Foto: Paulo Pimenta |
E quando se argumenta que talvez não fosse má ideia promover primeiro uma mudança de mentalidades, em vez de se desatar a legislar o impossível, André Silva responde: “Não raras vezes, o legislador tem de ser o motor da mudança que a sociedade exige.”
Estamos perante mais um engenheiro do progresso social construído a partir do Diário da República, herdeiro de uma velha e vasta tradição nacional, com os resultados que se conhecem. Mas a verdade é que o PAN cresceu, todos os partidos querem mostrar a sua paixão animal, a lei de 2016 foi aprovada por unanimidade, e o próprio António Costa se mostrou recentemente sintonizado com André Silva no Parlamento, considerando o acidente de Santo Tirso “intolerável” (nisso estamos todos de acordo) e insinuando que vem aí mais uma direcção-geral, pois é necessário “repensar” a “orgânica do Estado” já que “a DGAV não está feita para cuidar de animais de estimação e não tem revelado capacidade ou competência para se ajustar à nova realidade legislativa”. Mais uma vez, a realidade legislativa é óptima — o país é que resiste malevolamente às belas leis.
Só que a razão pela qual o país resiste à Lei n.º 27/2016 explica-se perfeitamente por outros números: os resultados eleitorais do PAN. Nas legislativas do ano passado, o partido de André Silva alcançou 3,3% dos votos e conseguiu eleger quatro deputados: dois por Lisboa, um por Setúbal e um pelo Porto.
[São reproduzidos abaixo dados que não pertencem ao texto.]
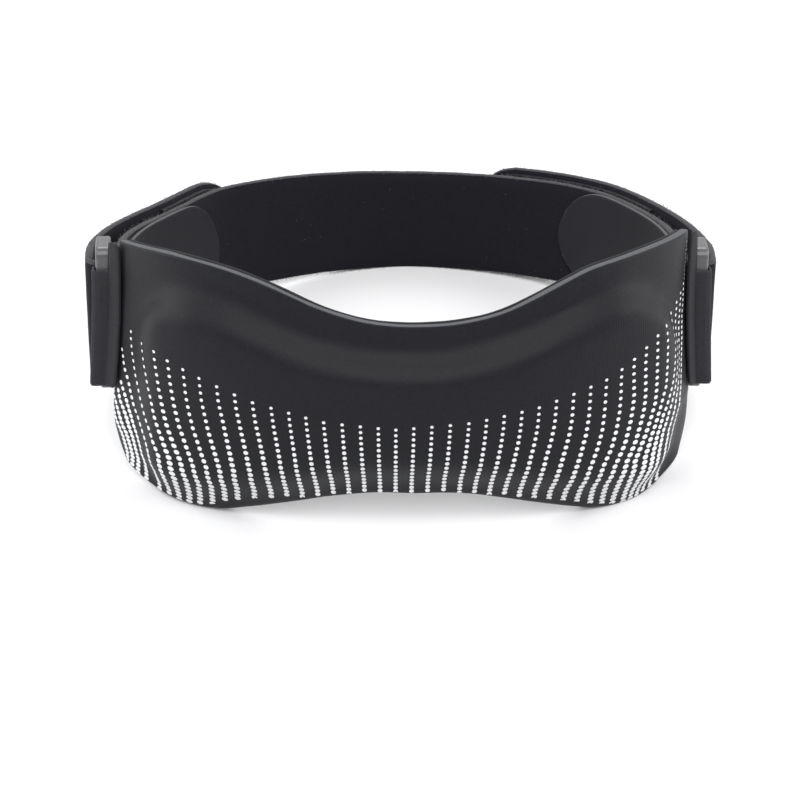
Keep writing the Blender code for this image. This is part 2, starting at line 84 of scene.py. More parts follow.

Sendo três dos quatro distritos mais populosos do país, é aí que a eleição de deputados pelos pequenos partidos é mais provável, mas reparem na percentagem de votação do PAN por círculo eleitoral. Círculos em que teve resultados acima dos 3% nas eleições do ano passado? Seis: Lisboa, Faro, Porto, Setúbal e os círculos da Europa e de fora da Europa. Círculos eleitorais em que ficou pela casa do 1%? Sete: Beja, Bragança, Évora, Guarda, Madeira, Portalegre e Vila Real.
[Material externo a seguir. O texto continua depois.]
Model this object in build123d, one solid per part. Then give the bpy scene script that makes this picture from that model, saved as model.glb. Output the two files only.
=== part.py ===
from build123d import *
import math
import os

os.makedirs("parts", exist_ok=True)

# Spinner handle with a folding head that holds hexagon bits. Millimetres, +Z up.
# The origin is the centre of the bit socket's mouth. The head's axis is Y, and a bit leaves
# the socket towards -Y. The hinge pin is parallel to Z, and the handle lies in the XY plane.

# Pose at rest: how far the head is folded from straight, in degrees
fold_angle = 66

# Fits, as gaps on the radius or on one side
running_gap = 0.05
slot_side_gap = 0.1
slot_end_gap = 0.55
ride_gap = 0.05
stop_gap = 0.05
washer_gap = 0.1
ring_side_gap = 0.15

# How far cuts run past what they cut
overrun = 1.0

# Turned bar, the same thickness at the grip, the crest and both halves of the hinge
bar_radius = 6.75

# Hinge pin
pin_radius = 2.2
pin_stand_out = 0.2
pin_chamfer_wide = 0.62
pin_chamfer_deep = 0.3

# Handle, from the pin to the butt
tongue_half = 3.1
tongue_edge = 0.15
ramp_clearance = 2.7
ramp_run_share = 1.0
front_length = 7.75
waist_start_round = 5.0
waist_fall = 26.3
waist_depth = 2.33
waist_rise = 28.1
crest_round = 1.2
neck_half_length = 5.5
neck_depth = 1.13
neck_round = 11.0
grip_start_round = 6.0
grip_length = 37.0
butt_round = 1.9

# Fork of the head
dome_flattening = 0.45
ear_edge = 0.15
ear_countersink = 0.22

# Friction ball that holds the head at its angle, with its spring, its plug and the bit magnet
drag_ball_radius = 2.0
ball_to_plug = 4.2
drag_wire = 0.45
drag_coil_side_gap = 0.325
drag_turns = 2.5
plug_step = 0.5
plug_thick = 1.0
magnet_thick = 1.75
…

Notam o padrão? O partido dos animais e da natureza recebeu a esmagadora maioria dos seus votos nas regiões onde quase não há animais nem natureza. Em Setúbal, onde as duas realidades coabitam, o PAN obteve 4% nos concelhos urbanos e 2% nos rurais. André Silva recusa-se a comer gelados com a testa, mas quer enfiar na testa de todos os portugueses uma visão da relação do homem com os animais que é exclusiva dos urbanitas que contactam com galinhas sem penas nas prateleiras do supermercado. No mundo da gente que as mata e as depena é, de facto, difícil impor uma paixão por animais semelhante à do eleitorado do PAN. E se André Silva acha que isso se muda por decreto a partir de São Bento, boa sorte para ele — e má sorte para os cães que continuarão a morrer em condições miseráveis em abrigos ilegais.